# DCC trouble



## [email protected] (Feb 5, 2014)

I just installed a crossover using two left hand and two right hand switches, my problem is that about every forth pass the hand held controller on my M R C ProdigyExpress displays S V D A and I no control over my train, I have to unplug the power pack and start over. I called the help line at M R C and they said I had an arc that was shorting out the hand held but thay could not tell me how to fix it. It ony does it on my inside track the out side track is ok. Can anybody help. I am 71 and just starting my new hobby. My train is HO.


----------



## NIMT (Jan 6, 2011)

What brand and model of switches are you using for your crossover?
Did you insulate any of the rails?
Are you using switch machines to control the switches?


----------



## [email protected] (Feb 5, 2014)

I am using atlas snap switches code 100 nickel silver, come to think of it I am using code 83 for my track, I wonder if this might be the problem. Although as I said befor I do not have a problem when the train is on the outside track, it is only when the train is on the inside track, and these two switches are back to back, if you know what I mean. 
I did not think I needed to insulate any rails when using DCC.
these are not electric switches.

___________L__L_____inside track___________-

____L_________________L_____outside track__


----------



## NIMT (Jan 6, 2011)

Bingo this is why I ask questions that I do!
You can *NOT* use snap switches like that, they will short out!
I would explain why they are giving you trouble but it's way too long of an explanation!
Just go get 4 Code 83 Custom line switches, not snap switches! 
You can run code 100 switches but they just won't line up with the rails on the 83 very nicely, they will have a speed bump effect! 
You can get 100 to 83 rail joiners but they are the pits to work with! :retard:

And a little note when you get a chance upgrade from the MRC DCC controller to a Digitrax controller you will be so much better off in the long run!


----------



## [email protected] (Feb 5, 2014)

Thanks, I live in a small town and the hobby shop knows very little about D C C. It's one o'clock in the morning here so think I will retire for the day, thanks again for the help.


----------



## NIMT (Jan 6, 2011)

If you run into any questions give a shoot my web site is at the bottom of these posts and has my contact info there.


----------



## timlange3 (Jan 16, 2013)

Why would Atlas Snap switches short out? They are not power routing turnouts and have insulated frogs. I would tell you to use a NMRA track gauge and check the width of all the suspect track. Also use the gauge to check your wheel spacing, especially metal wheelsets.

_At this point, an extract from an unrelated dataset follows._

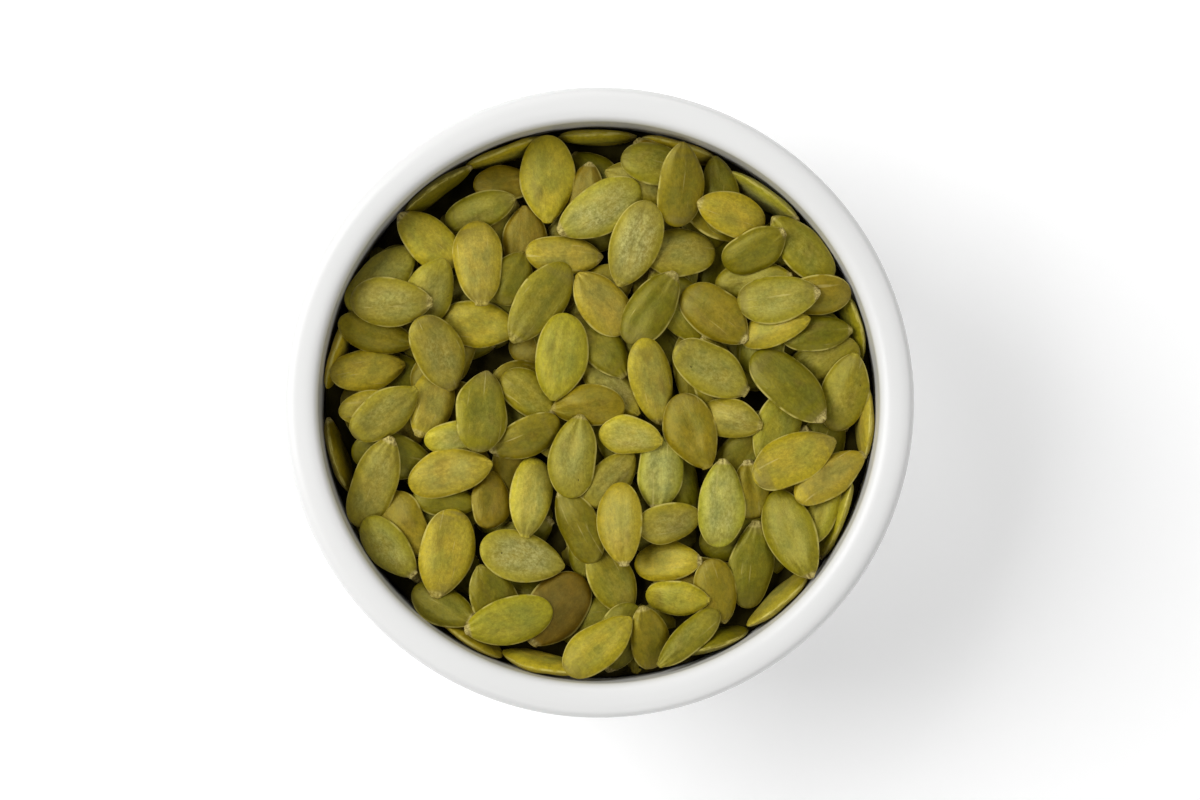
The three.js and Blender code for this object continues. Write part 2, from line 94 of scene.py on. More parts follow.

Per chance are you not aligning turnout points correctly before the train goes through the turnout?


----------



## DonR (Oct 18, 2012)

Tom

It do get frustrating at times.
So hang in there. You have a good bunch
of guys who have lived through it all ready
to help you.

What MRC is saying is that you are experiencing a short
circuit somehow triggered by the loco on the inside track.

Have you inspected the location where the 'event'
occurs to make certain there is no metal fragment,
stray joiner or some such that the weight of the loco
causes to short to the rails?

Sometimes it is helpful to get a very close up eye level look
at what is happening. Can you get down and very close to
the point where the 'event' happens? Run your loco extremely
slow, creep speed, and when the MRC reacts see what the
wheels are touching. Is a wheel over the rails diverging from the frog?
If the lighting is low enuf sometimes you can even see a tiny spark.

It is possible that a metal wheel is spanning the tiny insulator
between the two rails diverging from the Atlas plastic frog. It 
happens a lot on my Pecos, and my brother found it on his
Atlas. A simple solution is to use a tiny dab of clear finger
nail polish where the rails come together. Let it set good before
running on it. 

If the above does not resolve your problem,
it would be helpful to have some idea of the layout with the crossover
in it. Is it a simple double oval or are there more complicated 
curves involved. 

Don


----------



## [email protected] (Feb 5, 2014)

Don
I think I might have found my problem, I have a right hand curve, a short piece of straight track and then a left hand curve befor my switch. I noticed on the first right hand curve the front right wheel on the engine lifts up off the track and then it goes into the left hand curve and derails at the switch or creates the arc. The curves are 18" radius, and my engine is a BNSF "H2" Dash 9-44cw 9 1/2 inches long. I think maybe my curve is to sharp?
Tom


----------



## [email protected] (Feb 5, 2014)

I tried to attach a picture of my track layout, but I do not see it. I went to the gallery then upload and picked one from my files and attached it then filled out the rest of the fields and submit????


----------



## Southern (Nov 17, 2008)

I have a double crossover on the back of my layout that has four Atlas snap switches that work with my Digitrax DCC system. I have them all wired to the same switch. I have no DCC problems out of them just derails that are common to Atlas awitches. I hope to have them replaced with Peco turnouts soon.


----------



## DonR (Oct 18, 2012)

Tom

There are instructions for pic posting here on the Forum, and in
some threads, but sometimes they confuse.

Here's the easy way:

Write your post.

Scroll down Bemeath the panel of icons. 

You'll see 'manage attachments' click on it.

A new screen will appear. You'll see a list of 5 BROWSE.

Click on the top one: The picture folders of YOUR computer
will appear. Select the picture you want to post, and click OPEN
on your computer screen.

Repeat for as many pics as you want to post.

When done, Click on UPLOAD (there are 2, use the top one).
You will be returned to the post page.

The address for your pics will appear when you click SUBMIT REPLY
below the Icon panel.

---

It may be that S curve is more than the loco can manage.

Anyway, again, look closely at the exact point the wheel lifts.
Sometimes, you can solve this by pushing a scrap 'tie' under
the track ties at that point, effectively raising the rail that much.

Don


----------